Photo: Ben Kerckx. Source: Pixabay
There’s a theory that says civilization is like the tide, moving in and out on a regular basis. This idea was perhaps first articulated by the ancient Greeks, as they tried to understand what makes up a just society. The story of Daedalus and Icarus illustrates this: Icarus, excited by having the ability to fly, flew too close to the sun. His wings melted and he crashed into the sea.
This idea, that society goes through stages, was articulated during the Enlightenment, and later by modern scholars. The basic notion is that people start out in bondage, they throw off their chains to become free, freedom brings prosperity, prosperity leads to laziness, and laziness winds up in bondage again.
The cycle of slavery/freedom/slavery has its appeal: it seems to explain the rise and fall of classical empires, like Greece, Rome, and those of the Middle East, as well as dynastic succession in China. Also, it can be adapted to explain economic cycles and market crashes. The Financial Crisis of 2007 through 2010 has been described as a “Minsky Moment” – named for Hyman Minsky, a Keynesian economist who observed that stable markets lead to excessive risk-taking which results in financial losses, panic, and retrenchment. In this model, bankers, traders, and financiers play the role of financial arsonists, setting the economy ablaze – so it can later rise from its own ashes.
But the cyclical view of history ignores the capacity of people to learn and make progress. Sure, it’s enchanting to imagine conversations with Socrates in the Athenian agora, or sitting in on one of Adam Smith’s lectures in Edinburg. But I’d rather live here and now than any other time in history. For one thing, without modern health-care, most of us would be crippled or killed by accidents and disease. There’s a reason why life-spans keep growing. For another, for all our social inequality, the average person today is far less likely to suffer from tyranny, oppression, and poverty now than any other time in history.

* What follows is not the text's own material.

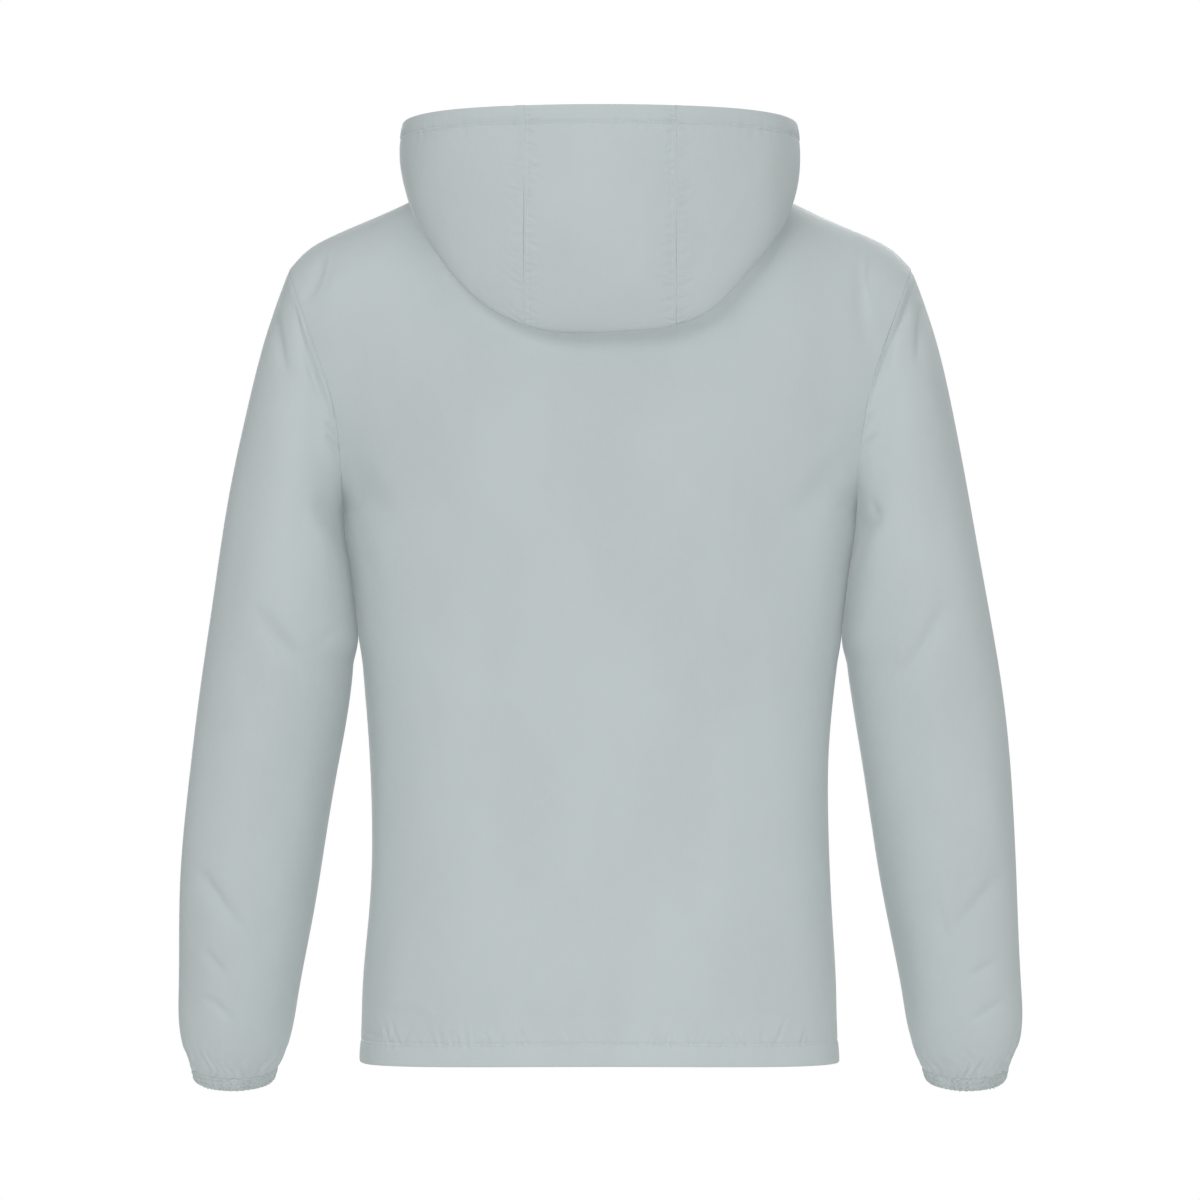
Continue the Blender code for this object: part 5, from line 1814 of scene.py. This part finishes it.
@dataclass
class Zip(Sewing):
    """The zip from the hem to the brim: two woven tapes, their teeth, the slider and its pull."""

    body: BodyForm = BodyForm()
    hood: HoodForm = HoodForm()
    weave: ZipWeave = ZipWeave()
    moulding: MouldedTeeth = MouldedTeeth()
    metal: PaintedMetal = PaintedMetal()
    end: float = 1.5 * MM
    pitch: float = 3.0 * MM
    tooth_depth: Spot = (0.6 * MM, 2.9 * MM)
    tooth_rim: float = 0.28 * MM
    tooth_face: float = 0.80
    tape_depth: float = 2.3 * MM
    tape_thickness: float = 0.5 * MM
    path_points: int = 320
    # Where the front and the hood's stand are measured: their rows, and the place beside the zip.
    front_rows: int = 120
    front_beside: float = 0.08
    stand_rows: int = 24
    stand_column: int = 14
    soft_edge: float = 0.22 * MM
    # The tape narrows along the hood's stand: its height there, and the share of its width left.
    narrowing: tuple[Spot, Spot] = ((-0.080, 1.0), (-0.070, 0.45))
    tape_cut: Cut = Cut(0.0115, 0.735, 0.0084)
    # The tape's front in section, as (from the zip's middle, above the tape), with its cord.
    tape_front: tuple[Spot, ...] = in_mm(
        (1.3, 0.2), (1.6, -0.35), (2.6, -0.35), (3.0, 0.0), (4.5, 0.0), (7.0, 0.0), (9.5, 0.0),
        (12.0, 0.0),
    )
    # Half a tooth seen from the front, as (from the zip's middle, along the zip).
    tooth: tuple[Spot, ...] = in_mm(
        (2.9, 0.80), (1.3, 0.80), (0.7, 0.48), (0.1, 0.55), (-0.5, 0.78), (-0.95, 0.50)
    )

    def edges(self) -> tuple[Array, Array]:
        """The left front's cut edge from the hem to the top of the stand, and a line beside it."""
        shares, heights = np.array([0.0, self.front_beside]), np.linspace(0, 1, self.front_rows)
        front = self.body.surface(shares, heights, View.IN_FRONT)
        stand = self.hood.surface(np.linspace(0, 1, self.stand_rows))[0]
        both = np.concatenate([front, stand[1:, [0, self.stand_column]]])
        return both[:, 0], both[:, 1]

    def path(self) -> tuple[Array, Array, Array]:
        """The cut edge of the left front and of the hood's stand, from the hem up.

        Returns:
            The points, the directions out of the front there, and those up the zip.
        """
        edge, _ = self.edges()
        run = runs(edge)
        line = read(edge, run, np.linspace(self.end, run[-1] - self.end, self.path_points))
        line[:, 0] = 0
        line = smoothed(line, 4)
        upwards = unit(np.gradient(line, axis=0))
        return line, unit(np.cross(upwards, (-1.0, 0.0, 0.0))), upwards

    def teeth(self, side: Half, path: tuple[Array, Array, Array]) -> bpy.types.Object:
        """One row of teeth, which stand between those of the other row."""
        line, out, upwards = path
        run = runs(line)
        first = self.pitch * (0.4 if side == Half.LEFT else 0.9)
        at = np.arange(first, run[-1] - self.pitch * 0.3, self.pitch)
        spots, outs, ups = (read(part, run, at) for part in (line, out, upwards))
        outs, ups = unit(outs), unit(ups)
        outline = np.array(self.tooth + tuple((x, -s) for x, s in self.tooth[::-1]))
        middle = outline.mean(axis=0)
        (near, far), rim, face = self.tooth_depth, self.tooth_rim, self.tooth_face
        layers = ((near, face), (near + rim, 1.0), (far - rim, 1.0), (far, face))
        flat = [middle + (outline - middle) * size for _, size in layers]
        count, points, faces = len(outline), [], []
        for n in range(len(at)):
            start = n * count * len(layers)
            for (depth, _), ring in zip(layers, flat):
                across = np.outer(ring[:, 0] * side, (1.0, 0.0, 0.0))
                points.append(spots[n] + across + np.outer(ring[:, 1], ups[n]) - outs[n] * depth)
            rings = [[start + k * count + i for i in range(count)] for k in range(len(layers))]
            for low, high in zip(rings, rings[1:]):
                for i in range(count):
                    after = (i + 1) % count
                    faces.append((low[i], low[after], high[after], high[i]))
            faces += [tuple(rings[0][::-1]), tuple(rings[-1])]
        name = f"zip_teeth_{side.word}"
        faces = [corners[:: -int(side)] for corners in faces]
        plastic = self.moulding.material(f"{name}_plastic")
        row = solid(name, np.concatenate(points), faces, plastic, smooth=False)
        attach(row, JACKET)
        LOG.info("%s: %d teeth, %d faces", name, len(at), len(faces))
        return row

    def tape(self, side: Half, path: tuple[Array, Array, Array]) -> None:
        """One tape, with the cord along its inner edge that the teeth grip."""
        line, out, _ = path
        front = np.array(self.tape_front) + (0, self.tape_depth)
        behind = front[::-1] + (0, self.tape_thickness)
        ring = np.concatenate([front, behind])
        heights, shares = zip(*self.narrowing)
        width = np.interp(line[:, 2], heights, shares)[:, None, None]
        inner = front[0, 0]
        across = inner + (ring[None, :, :1] - inner) * width
        slope = (self.slope(line) * (side, 1, 1))[:, None]
        grid = line[:, None] + across * slope - ring[None, :, 1:] * out[:, None]
        name = f"zip_tape_{side.word}"
        panel = Panel(f"{name}_ribbon", grid, facing=-int(side), ring=True)
        thing = panel.build(self.weave.material(f"{name}_dyed"))
        teeth = self.teeth(side, path)
        self.declare(thing, name, f"{name}_weave", self.tape_cut, [teeth])

    def slope(self, line: Array) -> Array:
        """Which way the front runs, away from the zip on the wearer's left, at each point."""
        edge, beside = self.edges()
        way = smoothed(unit(beside - edge), 6)
        return unit(read(way, edge[:, 2], line[:, 2]) * (1, 1, 0))

    def hardware(self) -> None:
        """Gives the slider and its pull soft edges and their paint."""
        for name, body in (("zip_slider", JACKET), ("zip_pull", "pull_tab")):
            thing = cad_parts[name]
            edges = thing.modifiers.new("soft edges", "BEVEL")
            edges.width, edges.segments, edges.limit_method = self.soft_edge, 2, "ANGLE"
            thing.material_slots[0].material = self.metal.material(f"{name}_paint")
            LOG.info("%s rides with %s", name, body)

    def build(self) -> None:
        """Makes the whole zip."""
        path = self.path()
        for side in Half:
            self.tape(side, path)
        self.hardware()


# ---------------------------------------------------------------- studio


@dataclass(frozen=True)
class Lamp:
    """A soft box: where it stands, its width and height, and its power in watts.

    One without shadows only lifts those of the others.
    """

    name: str
    at: Point
    size: Spot
    power: float
    shadows: bool = True


LAMPS = (
    Lamp("key", (1.3, 3.1, 1.4), (1.8, 1.6), 30),
    Lamp("lift_behind", (-0.4, 3.6, 0.1), (2.2, 2.0), 46, shadows=False),
    Lamp("lift_left", (2.8, 0.5, -0.1), (1.2, 2.0), 9, shadows=False),
    Lamp("lift_right", (-2.8, 0.5, -0.1), (1.2, 2.0), 13, shadows=False),
    Lamp("front", (-1.3, -3.1, 1.4), (1.8, 1.6), 30),
    Lamp("lift_front", (0.4, -3.6, 0.1), (2.2, 2.0), 46, shadows=False),
    Lamp("top", (0.0, 0.2, 2.6), (1.8, 1.8), 18),
)


@dataclass
class Studio:
    """A plain pale room with soft light, and the camera where the photograph's stood."""

    aim: Point = (0.0, 0.0, -0.35)
    level: float = -0.3496
    distance: float = 5.0
    lens: float = 187.5
    floor_z: float = -1.0
    floor_half: float = 1.2
    sky: float = 0.33

    def hang(self, lamp: Lamp) -> None:
        """Hangs a lamp so that it points at the middle of the jacket."""
        light = bpy.data.lights.new(lamp.name, "AREA")
        light.shape, light.size, light.size_y = "RECTANGLE", *lamp.size
        light.energy, light.use_shadow = lamp.power, lamp.shadows
        thing = place(lamp.name, light)
        thing.location = lamp.at
        way = Vector(self.aim) - Vector(lamp.at)
        thing.rotation_euler = way.to_track_quat("-Z", "Y").to_euler()

    def room(self) -> None:
        """A white backdrop that lights the jacket only softly, and a pale floor."""
        world = bpy.data.worlds.new("backdrop")
        world.use_nodes = True
        tree = world.node_tree
        paper = tree.nodes["Background"]
        paper.inputs["Color"].default_value = (1, 1, 1, 1)
        shade = tree.nodes.new("ShaderNodeBackground")
        shade.inputs["Color"].default_value = (0.96, 0.985, 1.0, 1)
        shade.inputs["Strength"].default_value = self.sky
        rays, choice = tree.nodes.new("ShaderNodeLightPath"), tree.nodes.new("ShaderNodeMixShader")
        tree.links.new(rays.outputs["Is Camera Ray"], choice.inputs[0])
        tree.links.new(shade.outputs[0], choice.inputs[1])
        tree.links.new(paper.outputs[0], choice.inputs[2])
        tree.links.new(choice.outputs[0], tree.nodes["World Output"].inputs["Surface"])
        bpy.context.scene.world = world
        graph = Graph("studio_floor")
        grain = graph.noise(graph.place("Object"), 0.05, 3.0)
        tone = graph.mix(grain, (0.83, 0.83, 0.83, 1), (0.85, 0.85, 0.85, 1))
        paint = graph.finished(base_color=tone, roughness=0.8)
        h, z = self.floor_half, self.floor_z
        corners = [(-h, -h, z), (h, -h, z), (h, h, z), (-h, h, z)]
        solid("floor", np.array(corners), [(0, 1, 2, 3)], paint, smooth=False)

    def camera(self) -> None:
        """The camera, level with the middle of the jacket, looking at its back."""
        data = bpy.data.cameras.new("camera")
        data.lens = self.lens
        data.sensor_width = 36
        thing = place("camera", data)
        thing.location = (0, self.distance, self.level)
        thing.rotation_euler = (math.pi / 2, 0, math.pi)
        bpy.context.scene.camera = thing

    def build(self) -> None:
        """Sets up the room, the lamps and the camera."""
        self.room()
        for lamp in LAMPS:
            self.hang(lamp)
        self.camera()
        bpy.context.scene.view_settings.view_transform = "Standard"


def main() -> None:
    """Builds the jacket and its studio, and logs the sizes of its pieces."""
    logging.basicConfig(level=logging.INFO, format="%(message)s")
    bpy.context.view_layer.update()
    for part in (Trunk(), Sleeves(), Hood(), Zip(), Studio()):
        part.build()
        LOG.info("%s is done", type(part).__name__)


if __name__ == "__main__":
    main()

Our illnesses are those of abundance, not scarcity.
Source: Our World in Data
Four hundred years ago or so, a miracle happened: we developed the idea that through broad ownership of private property and political participation we could enjoy the fruits of our own labor and improve the circumstances of the next generation, and the next and next. That miracle has spread, and the world now enjoys greater prosperity than ever before.
But the cyclical view has a point. Freedom isn’t free. We always have to on the lookout for laziness, complacency, and corruption. “The price of liberty is eternal vigilance.”